● Exercise requirements:
Extract the full set of records, then give each one again exactly.

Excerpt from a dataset
━━━━━━

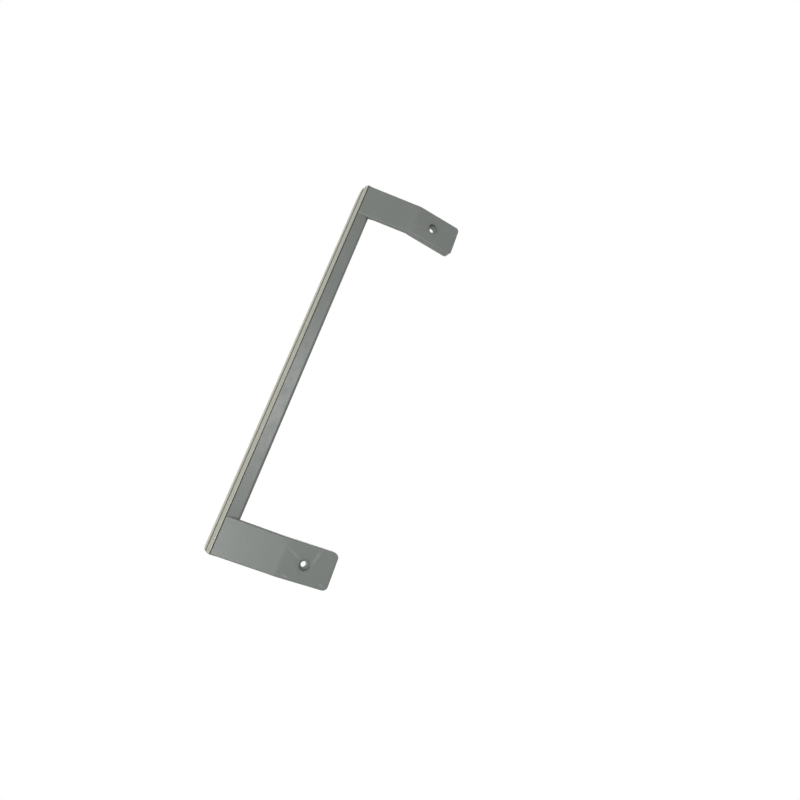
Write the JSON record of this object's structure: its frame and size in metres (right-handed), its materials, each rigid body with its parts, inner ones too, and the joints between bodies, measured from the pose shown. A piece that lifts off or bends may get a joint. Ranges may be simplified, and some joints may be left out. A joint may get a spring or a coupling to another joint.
{
  "type": "refrigerator door handle",
  "caption": "Slab grip on bent arms that end in screw pads for a door's side edge, with a satin trim strip along its front and ribs on the inner side of the arms.",
  "frame": {"origin": "midway between the screw holes, on the face of the pads that lies against the door edge", "axes": "+X away from the door edge, +Y from the grip towards the free ends of the pads, +Z along the grip"},
  "size_m": [0.0469, 0.0929, 0.333],
  "materials": {
    "body": "semi-gloss moulded grey",
    "cover": "semi-gloss moulded grey",
    "trim": "satin champagne with a metal effect"
  },
  "bodies": {
    "root": {"handle_body": "body", "grip_cover": "cover", "trim_strip": "trim"}
  },
  "joints": []
}
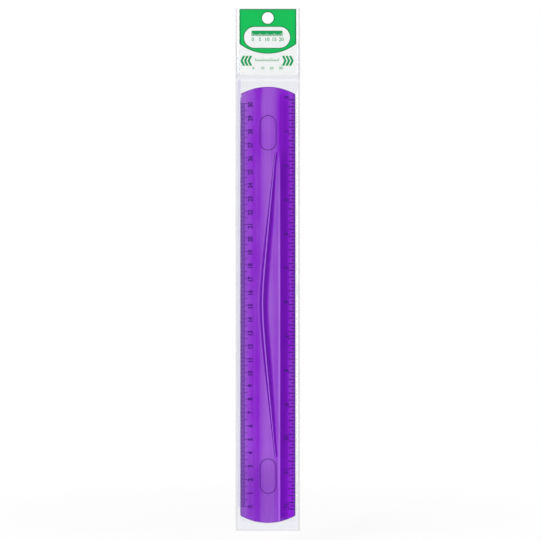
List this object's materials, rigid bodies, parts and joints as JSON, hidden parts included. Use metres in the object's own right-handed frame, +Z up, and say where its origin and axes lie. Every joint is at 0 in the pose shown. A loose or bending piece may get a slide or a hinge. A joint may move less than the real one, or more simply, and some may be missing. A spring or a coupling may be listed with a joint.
{
  "type": "flexible ruler",
  "caption": "Flexible plastic ruler with bevelled scale edges and a crescent rib, in a clear hanging bag with a header card and a flap over the mouth that it slides out of.",
  "frame": {"origin": "centre of the round hang hole, halfway through the header card", "axes": "+Z up along the ruler towards the hang hole, -Y out of the ruler's face, +X towards the inch edge"},
  "size_m": [0.048, 0.0046, 0.3891],
  "materials": {
    "blade_plastic": "translucent purple moulded plastic, smooth, with dark graduations",
    "clear_film": "clear glossy film with soft creases",
    "header_board": "coated board printed green over white",
    "strip_tape": "pressure-sensitive adhesive strip"
  },
  "bodies": {
    "bag": {"front_film": "clear_film", "back_film": "clear_film", "header_card": "header_board", "header_back_film": "clear_film"},
    "ruler": {"blade": "blade_plastic"},
    "flap": {"closing_flap": "clear_film", "adhesive_strip": "strip_tape"}
  },
  "joints": [
    {"name": "blade_slide", "type": "slide", "parent": "bag", "child": "ruler", "axis": [0, 0, 1], "range_m": [0, 0.39]},
    {"name": "flap_fold", "type": "hinge", "parent": "bag", "child": "flap", "pos_m": [0, 0.00415, -0.045], "axis": [-1, 0, 0], "range_deg": [0, 170]}
  ]
}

━━━━━━

● Finished exercise:
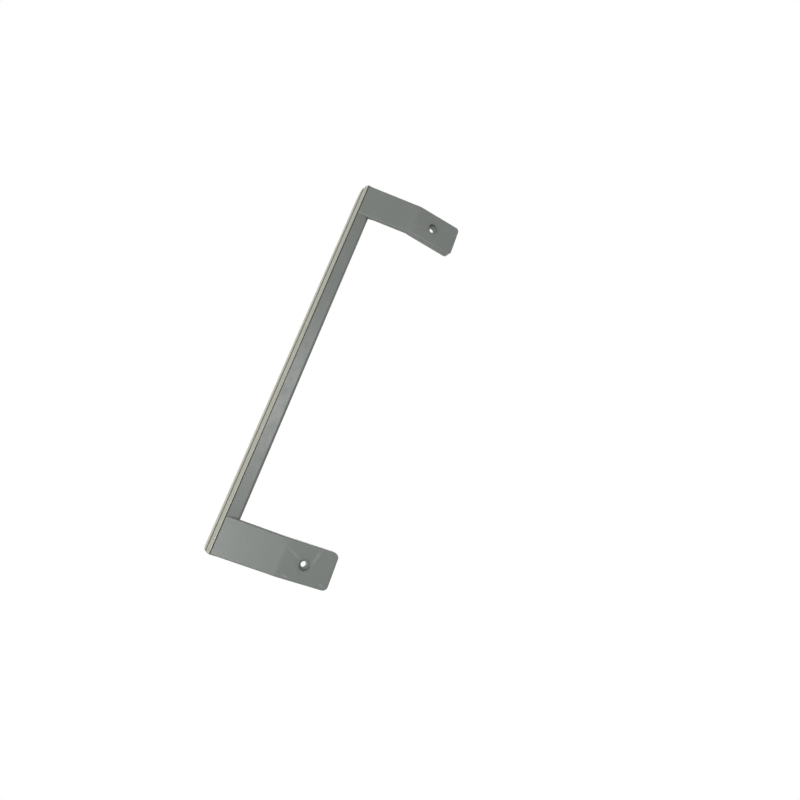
Write the JSON record of this object's structure: its frame and size in metres (right-handed), its materials, each rigid body with its parts, inner ones too, and the joints between bodies, measured from the pose shown. A piece that lifts off or bends may get a joint. Ranges may be simplified, and some joints may be left out. A joint may get a spring or a coupling to another joint.
{
  "type": "refrigerator door handle",
  "caption": "Slab grip on bent arms that end in screw pads for a door's side edge, with a satin trim strip along its front and ribs on the inner side of the arms.",
  "frame": {"origin": "midway between the screw holes, on the face of the pads that lies against the door edge", "axes": "+X away from the door edge, +Y from the grip towards the free ends of the pads, +Z along the grip"},
  "size_m": [0.0469, 0.0929, 0.333],
  "materials": {
    "body": "semi-gloss moulded grey",
    "cover": "semi-gloss moulded grey",
    "trim": "satin champagne with a metal effect"
  },
  "bodies": {
    "root": {"handle_body": "body", "grip_cover": "cover", "trim_strip": "trim"}
  },
  "joints": []
}
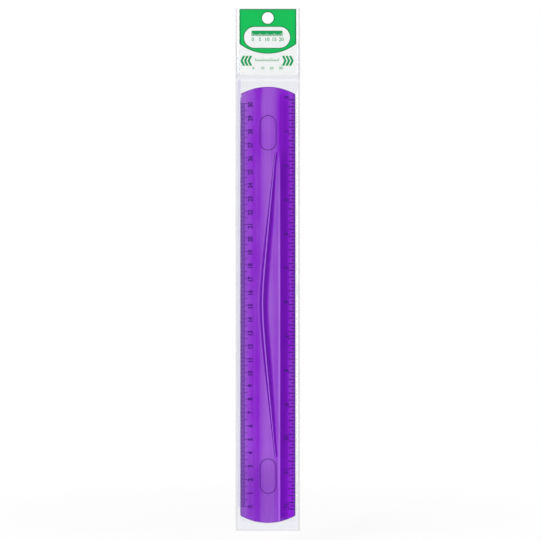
List this object's materials, rigid bodies, parts and joints as JSON, hidden parts included. Use metres in the object's own right-handed frame, +Z up, and say where its origin and axes lie. Every joint is at 0 in the pose shown. A loose or bending piece may get a slide or a hinge. A joint may move less than the real one, or more simply, and some may be missing. A spring or a coupling may be listed with a joint.
{
  "type": "flexible ruler",
  "caption": "Flexible plastic ruler with bevelled scale edges and a crescent rib, in a clear hanging bag with a header card and a flap over the mouth that it slides out of.",
  "frame": {"origin": "centre of the round hang hole, halfway through the header card", "axes": "+Z up along the ruler towards the hang hole, -Y out of the ruler's face, +X towards the inch edge"},
  "size_m": [0.048, 0.0046, 0.3891],
  "materials": {
    "blade_plastic": "translucent purple moulded plastic, smooth, with dark graduations",
    "clear_film": "clear glossy film with soft creases",
    "header_board": "coated board printed green over white",
    "strip_tape": "pressure-sensitive adhesive strip"
  },
  "bodies": {
    "bag": {"front_film": "clear_film", "back_film": "clear_film", "header_card": "header_board", "header_back_film": "clear_film"},
    "ruler": {"blade": "blade_plastic"},
    "flap": {"closing_flap": "clear_film", "adhesive_strip": "strip_tape"}
  },
  "joints": [
    {"name": "blade_slide", "type": "slide", "parent": "bag", "child": "ruler", "axis": [0, 0, 1], "range_m": [0, 0.39]},
    {"name": "flap_fold", "type": "hinge", "parent": "bag", "child": "flap", "pos_m": [0, 0.00415, -0.045], "axis": [-1, 0, 0], "range_deg": [0, 170]}
  ]
}